Distributed Solar-Plus-Storage Proposal for the University of Wisconsin–Madison

2027 · 2027 Competition

School: School of Engineering
Categories: Community Impact, Industry SponsoredPrimary Interdisciplinary

Project Overview

One Liner: A 1.52 MW rooftop solar and battery storage system designed to offset 50% of district energy consumption and advance UW–Madison's 2030 renewable electricity goals.

Abstract

The self-named Dragons of Drexel entered the U.S. Department of Energy's Solar District Cup (Class of 2025–2026), a national collegiate competition where student teams model solar-plus-storage systems for real university and mixed-use districts. They finished second in their division.

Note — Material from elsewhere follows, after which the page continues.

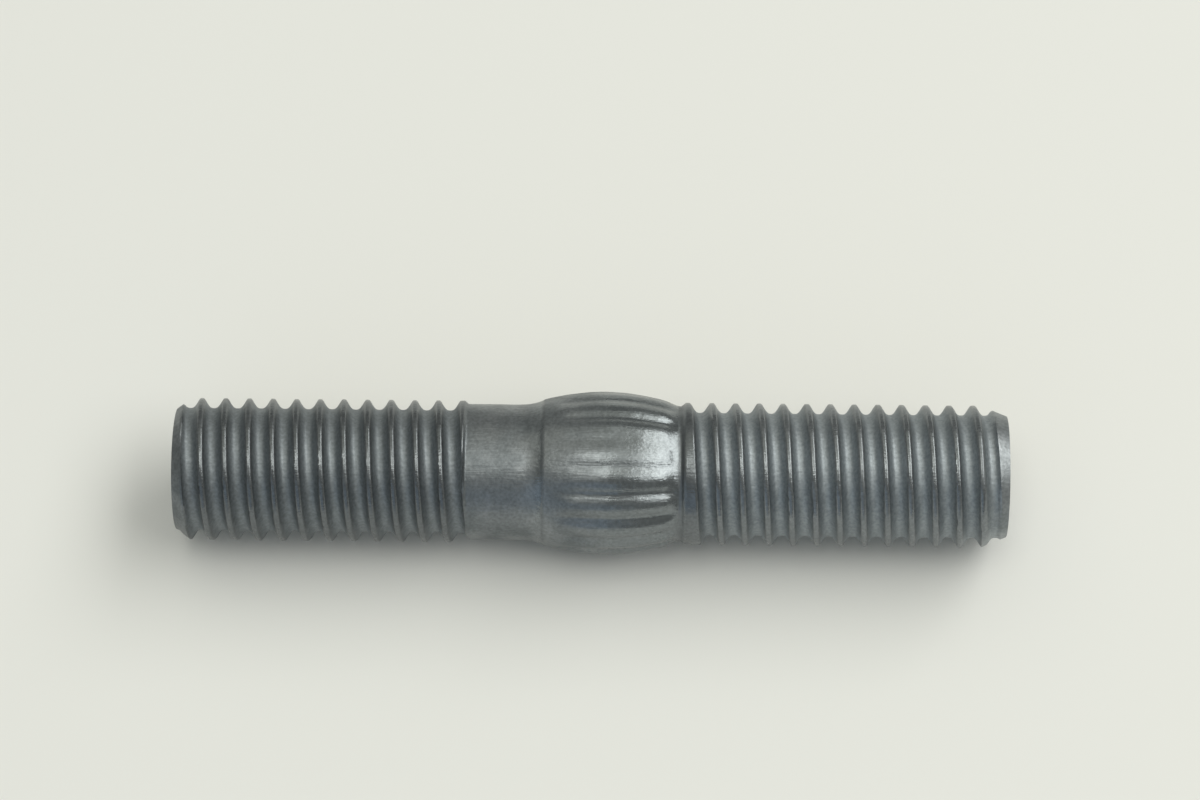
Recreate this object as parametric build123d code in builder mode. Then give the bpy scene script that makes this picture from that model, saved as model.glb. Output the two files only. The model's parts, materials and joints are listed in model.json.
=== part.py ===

Their project, the Badger Zero Initiative, proposed a 1,515.66 kW DC rooftop PV system across seven buildings in the University of Wisconsin–Madison's western campus corridor, with 1,011 kWh of lithium iron phosphate battery storage at five of those sites. The sizing wasn't guesswork, as the team used 8,760 hours of metered interval load data and calibrated each array to stay under its building's actual consumption, keeping grid export at zero. Across the portfolio, that works out to about 1,972 MWh per year, 50.3% of the district's electricity use, and roughly 787 metric tons of CO₂ avoided annually.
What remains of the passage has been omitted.